ITEMS:

________________

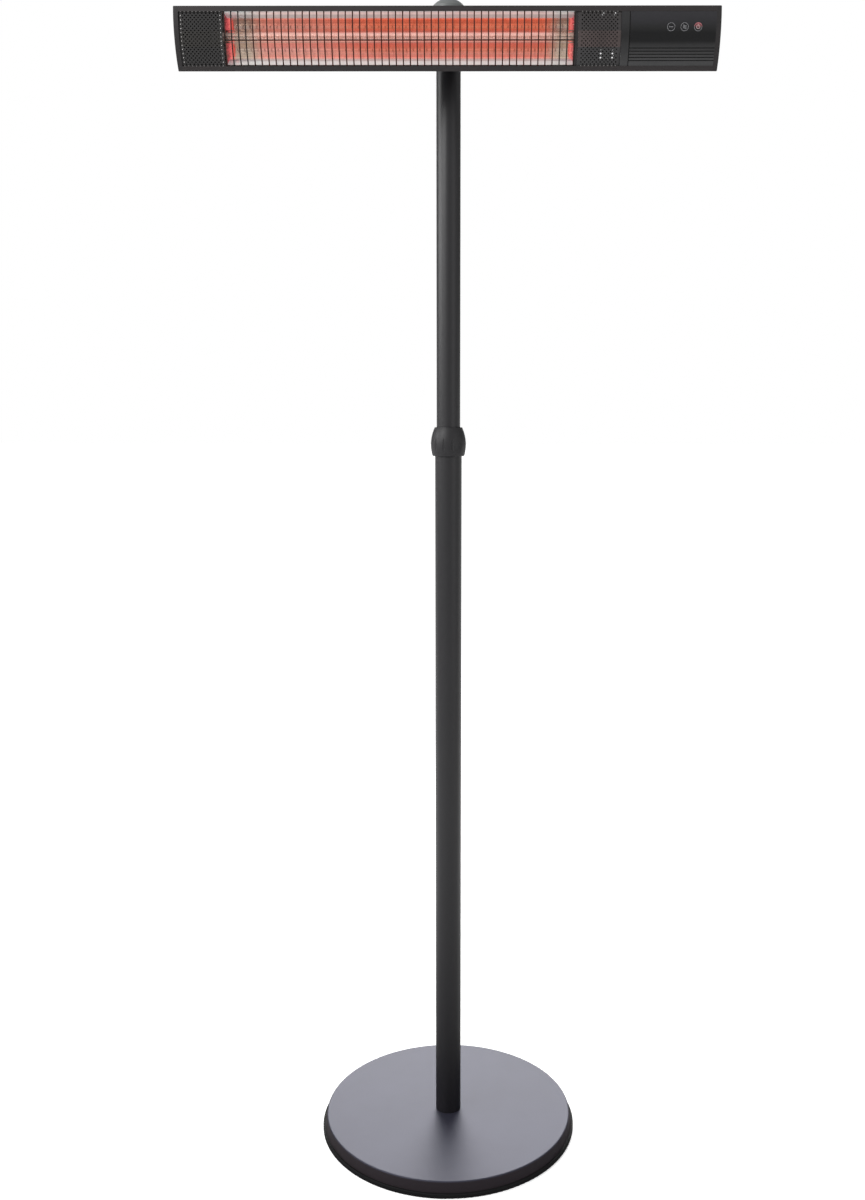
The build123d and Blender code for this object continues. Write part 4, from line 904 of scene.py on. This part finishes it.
def inlay(name, strips, finish):
    """Closed inlays from strips, each a pair of (x, z) lines and whether it closes on itself."""
    points, faces = [], []
    for one, other, closed in strips:
        count = len(one)
        first = len(points)
        for radius in (SIGN_TOP, SIGN_DEEP):
            for line in (one, other):
                points.extend((x, arc_y(radius, z), z) for x, z in line)
        lay = [first + count * row for row in range(4)]
        for step in range(count if closed else count - 1):
            after = (step + 1) % count
            for a, b in ((0, 1), (1, 3), (3, 2), (2, 0)):
                faces.append((lay[a] + step, lay[a] + after, lay[b] + after, lay[b] + step))
        if not closed:
            for step in (0, count - 1):
                faces.append(tuple(lay[row] + step for row in (0, 1, 3, 2)))
    in_head(mesh_of(name, points, faces), finish)


def arc_strip(x, z, radius, width, start=0.0, end=360.0, steps=40):
    """Arc of a flat ring, its angles in degrees clockwise from the top."""
    closed = end - start >= 360.0
    count = steps if closed else steps + 1
    lines = []
    for r in (radius - width / 2, radius + width / 2):
        angles = [math.radians(start + (end - start) * step / steps) for step in range(count)]
        lines.append([(x + r * math.sin(a), z + r * math.cos(a)) for a in angles])
    return lines[0], lines[1], closed


def bar_strip(x0, z0, x1, z1, width):
    """Straight bar between two points."""
    half = Vector((x1 - x0, z1 - z0)).normalized() * width / 2
    out = (-half.y, half.x)
    one = [(x0 + out[0], z0 + out[1]), (x1 + out[0], z1 + out[1])]
    other = [(x0 - out[0], z0 - out[1]), (x1 - out[0], z1 - out[1])]
    return one, other, False


def wave_strip(x, z, length, height, width, steps=20):
    """One whole wave that runs along X."""
    one, other = [], []
    for step in range(steps + 1):
        share = step / steps
        px = x + (share - 0.5) * length
        pz = z + height * math.sin(2 * math.pi * share)
        one.append((px, pz + width / 2))
        other.append((px, pz - width / 2))
    return one, other, False


def key_ring(x, *angles):
    """The ring of a key, or a part of it."""
    return arc_strip(x, KEY_Z, RING_R, RING_W, *angles)


LOW_X, HIGH_X, POWER_X = KEY_XS
inlay("sign_low", [key_ring(LOW_X),
                   bar_strip(LOW_X - 3.2, KEY_Z, LOW_X + 3.2, KEY_Z, LINE_W)], "ink")
inlay("sign_high", [key_ring(HIGH_X)]
      + [wave_strip(HIGH_X, KEY_Z + up, 5.6, 0.7, LINE_W) for up in (-1.9, 0.0, 1.9)], "ink")
inlay("sign_power", [key_ring(POWER_X, LIT_ANGLE, 360.0 - LIT_ANGLE)], "ink")
inlay("sign_power_top", [key_ring(POWER_X, -LIT_ANGLE, LIT_ANGLE)], "ink_lit")
inlay("sign_power_mark", [arc_strip(POWER_X, KEY_Z, MARK_R, MARK_W, 38.0, 322.0, 28),
                          bar_strip(POWER_X, KEY_Z + 0.6, POWER_X, KEY_Z + 3.9, MARK_W)],
      "ink_pink")


# ------------------------------------------------------------------ floor, light and camera
ROOM_GLOW = 0.45                        # the room's white, as it lights dull surfaces
FRONT_GLOW, SIDE_GLOW, BACK_GLOW = 0.75, 0.25, 1.0      # and as shiny ones mirror it
FRONT_SPAN, BACK_SPAN = (-0.2, 0.4), (0.84, 0.95)       # Y of the directions between these


def floor():
    """Plain pale floor that keeps the object's shadow and whitens away from it."""
    mesh = bpy.data.meshes.new("floor")
    size = 30.0
    mesh.from_pydata([(-size, -size, 0), (size, -size, 0), (size, size, 0), (-size, size, 0)],
                     [], [(0, 1, 2, 3)])
    piece = bpy.data.objects.new("floor", mesh)
    bpy.context.scene.collection.objects.link(piece)
    g = Graph("floor_pale", Roughness=0.9, Specular_IOR_Level=0.0,
              Emission_Color=(1.0, 1.0, 1.0, 1.0))
    x, y, _ = g.axes(g.coords())
    away = g.distance(x, y)
    rays = g.node("ShaderNodeLightPath").outputs
    # the camera sees it whiten outwards; mirrors see it bright behind, and darker near the foot as
    # a painted shade
    shown = g.math("MULTIPLY", rays["Is Camera Ray"], g.span(away, 0.6, 4.0, 0.5, 1.0))
    behind = g.math("ADD", g.span(y, 0.5, 2.5, 0.0, 0.5), g.span(away, 0.8, 1.4, 0.0, 0.2))
    indirect = g.math("MAXIMUM", rays["Is Glossy Ray"], rays["Is Transmission Ray"])
    mirrored = g.math("MULTIPLY", indirect, behind)
    # painted shade: glossy rays see the floor darker near the foot
    mirror_shade_near = g.math("MULTIPLY", rays["Is Glossy Ray"], g.span(away, 0.5, 1.2, 1.0, 0.0))
    g.set(
        Base_Color=g.mix(mirror_shade_near, (0.78, 0.78, 0.78), (0.30, 0.30, 0.30)),
        Emission_Strength=g.math("ADD", shown, mirrored),
    )
    mesh.materials.append(g.mat)
    return piece


def studio_world():
    """White to the camera; shiny surfaces see it white behind, dim at the sides, pale in front."""
    world = bpy.data.worlds.new("studio")
    bpy.context.scene.world = world
    world.use_nodes = True
    tree = world.node_tree
    tree.nodes.clear()
    add, link = tree.nodes.new, tree.links.new

    def most(a, b):
        made = add("ShaderNodeMath")
        made.operation = "MAXIMUM"
        link(a, made.inputs[0])
        link(b, made.inputs[1])
        return made.outputs[0]

    def white(strength):
        made = add("ShaderNodeBackground")
        made.inputs["Color"].default_value = (1, 1, 1, 1)
        if isinstance(strength, float):
            made.inputs["Strength"].default_value = strength
        else:
            link(strength, made.inputs["Strength"])
        return made.outputs[0]

    def blend(factor, low, high):
        made = add("ShaderNodeMixShader")
        for value, socket in zip((factor, low, high), made.inputs):
            link(value, socket)
        return made.outputs[0]

    way = add("ShaderNodeSeparateXYZ")
    link(add("ShaderNodeTexCoord").outputs["Generated"], way.inputs[0])
    parts = []
    for values in ((*FRONT_SPAN, FRONT_GLOW, SIDE_GLOW), (*BACK_SPAN, 0.0, BACK_GLOW)):
        part = add("ShaderNodeMapRange")
        link(way.outputs["Y"], part.inputs["Value"])
        for name, value in zip(("From Min", "From Max", "To Min", "To Max"), values):
            part.inputs[name].default_value = value
        parts.append(part.outputs[0])
    path = add("ShaderNodeLightPath").outputs
    mirrors = most(path["Is Glossy Ray"], path["Is Transmission Ray"])
    unseen = blend(mirrors, white(ROOM_GLOW), white(most(*parts)))
    link(blend(path["Is Camera Ray"], unseen, white(1.0)),
         add("ShaderNodeOutputWorld").inputs["Surface"])


def softbox(name, at, aim, width, height, watts, spread=180.0):
    """Oblong lamp at a place, turned to face another; its spread in degrees."""
    lamp = bpy.data.lights.new(name, "AREA")
    lamp.shape = "RECTANGLE"
    lamp.size, lamp.size_y = width, height
    lamp.energy = watts
    lamp.spread = math.radians(spread)
    piece = bpy.data.objects.new(name, lamp)
    bpy.context.scene.collection.objects.link(piece)
    piece.location = at
    piece.rotation_euler = (Vector(aim) - Vector(at)).to_track_quat("-Z", "Y").to_euler()
    return piece


# The photograph's view, as it was fitted: metres, degrees and millimetres.
CAMERA_AT = (0.04, -2.254, 1.419)
CAMERA_DOWN, CAMERA_LEFT, CAMERA_ROLL = 9.6, 0.5, 0.1
LENS, SENSOR = 37.5, 36.0
PHOTO_H, PHOTO_SHIFT = 1200, -27.0      # the photograph's height and its view's shift, in pixels


def camera():
    """The photograph's view: from the front and 4 cm to the right, looking down a little."""
    lens = bpy.data.cameras.new("view")
    lens.sensor_fit = "VERTICAL"
    lens.sensor_height = SENSOR
    lens.sensor_width = SENSOR
    lens.lens = LENS
    lens.shift_x = PHOTO_SHIFT / PHOTO_H
    piece = bpy.data.objects.new("view", lens)
    bpy.context.scene.collection.objects.link(piece)
    turn, pitch, roll = (
        math.radians(angle) for angle in (CAMERA_LEFT, 90.0 - CAMERA_DOWN, CAMERA_ROLL))
    piece.matrix_world = (
        Matrix.Translation(CAMERA_AT) @ Matrix.Rotation(turn, 4, "Z")
        @ Matrix.Rotation(pitch, 4, "X") @ Matrix.Rotation(roll, 4, "Z"))
    bpy.context.scene.camera = piece


stage_floor = floor()
studio_world()

# Each lamp's place and aim, width and height, all in metres, and its watts.
softbox("key", (-2.4, -2.6, 3.4), (0, 0, 1.2), 2.0, 2.0, 110)
side_lamp = softbox("side", (-3.2, -0.3, 2.25), (0, 0, 1.75), 2.6, 0.9, 50)
softbox("fill", (2.8, -2.4, 1.6), (0, 0, 1.0), 2.0, 2.4, 12)
softbox("back", (0.0, 3.2, 2.3), (0, 0, 0.03), 4.0, 2.2, 38, spread=60.0)

# The side lamp is flagged off the head, whose face it would sweep with a white glare.
EDGE_LIT = "base_cover base_rim lower_pole upper_pole height_collar tilt_socket mast_cap"
edge_lit = bpy.data.collections.new("edge_lit")
for name in EDGE_LIT.split():
    edge_lit.objects.link(NODES[name])
edge_lit.objects.link(stage_floor)
side_lamp.light_linking.receiver_collection = edge_lit

camera()
bpy.context.scene.view_settings.view_transform = "Standard"
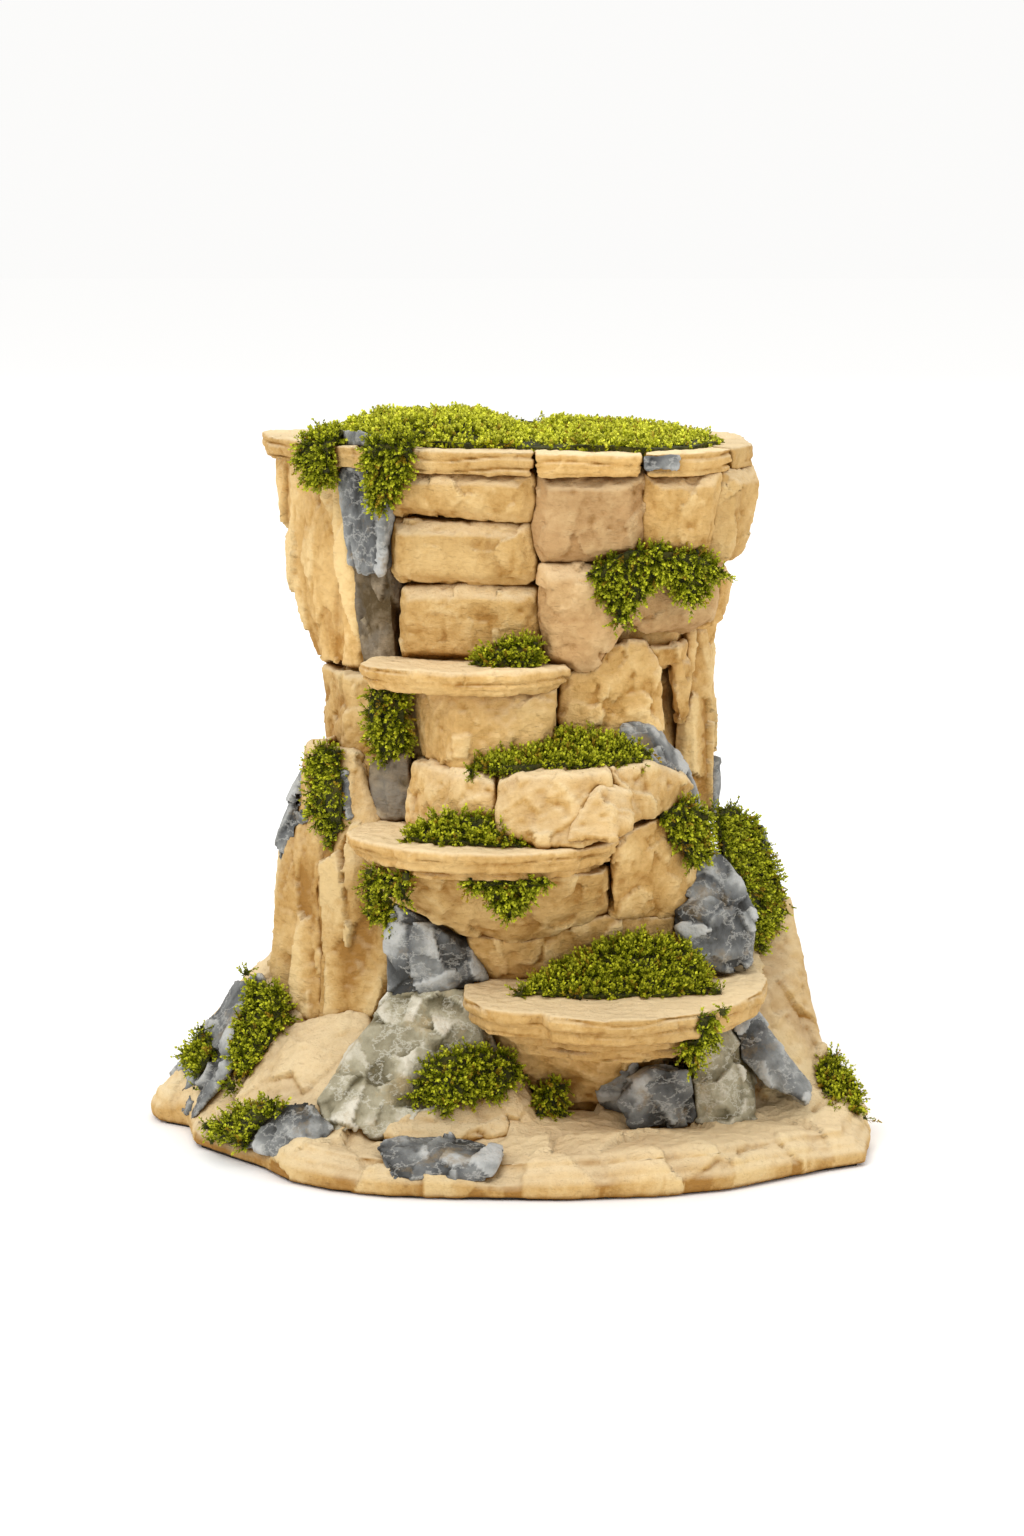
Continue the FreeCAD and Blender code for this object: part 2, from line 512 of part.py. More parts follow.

________________

TASK TO CARRY OUT: Select all lines in the listing that include the word "code".

EXPECTED ANSWER:
The build123d and Blender code for this object continues. Write part 4, from line 904 of scene.py on. This part finishes it.
Continue the FreeCAD and Blender code for this object: part 2, from line 512 of part.py. More parts follow.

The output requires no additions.